Actually, Russia will be a mixed bag for football fans in here Japan with the country spreading its impressive bulk over numerous time zones. Kick off times look to be 19:00 (catch the second half after work), 21:00 (perfect), 22:00 (perfect again), midnight (feel a bit grumpy the next morning), 1:00 - 4:00 (be a zombie at work, possibly a zombie holding back the tears). It’s all par for the expat-watching-the-world-cup course, though. And in this expat’s case, not since 1966 has it meant staying awake until the final.


Alas though there can only be but one World Cup winner, and unless in 2018 you’re calling Brazil, Germany, or Spain (?) home, crushing disappointment is almost a certainty. Back home the failure that leads to this is met in stages -- first with barely contained thuggery, then comes some brutal finger pointing and shaming, and finally the nation enters a period of soul-searching and reflection during which former internationals now TV pundits somehow make it sound like the situation was so much better in their day. Which it wasn’t. We’ve always been a bit crap.
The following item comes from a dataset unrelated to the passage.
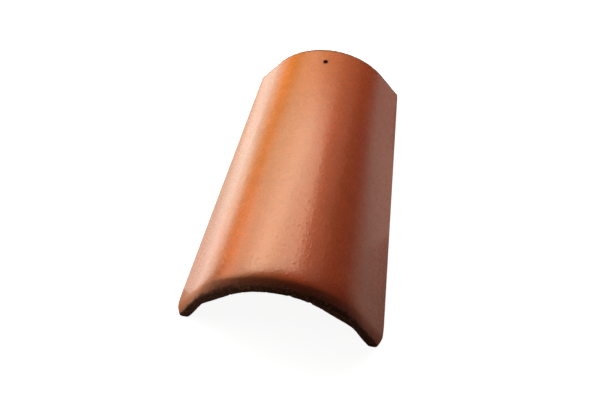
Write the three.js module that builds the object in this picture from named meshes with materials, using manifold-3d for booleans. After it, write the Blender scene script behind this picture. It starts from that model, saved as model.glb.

Seen from afar you’d think that separation from yet another World Cup failure would dilute the pain a little. It doesn’t. Not for me at any rate. It kind of makes it worse. Not only do I have to take in the looks of bewilderment as to why my nation, the one that started it all, is so insipid come match day, but there is no way to hide from them and I have to address them, alone. Back home, surrounded by grieving nationals, I can be a part of a great collective, metaphorical self-flagellation. A period of self-loathing that not only reaffirms a healthy and shared sense of humility, but one that has an almost cathartic effect of hitting ‘reset’ and allowing us to go again.


And perhaps even more importantly we can share in each other’s disappointment at work the next day. Here in Japan, World Cup woes are often a solitary burden for the working expat to bare.


But before the disappointment though, comes great hope -- here in Japan, back home, anywhere, and I for one can’t wait for kick off.




What are you expecting from your 2018 FIFA World Cup experience, here in Japan?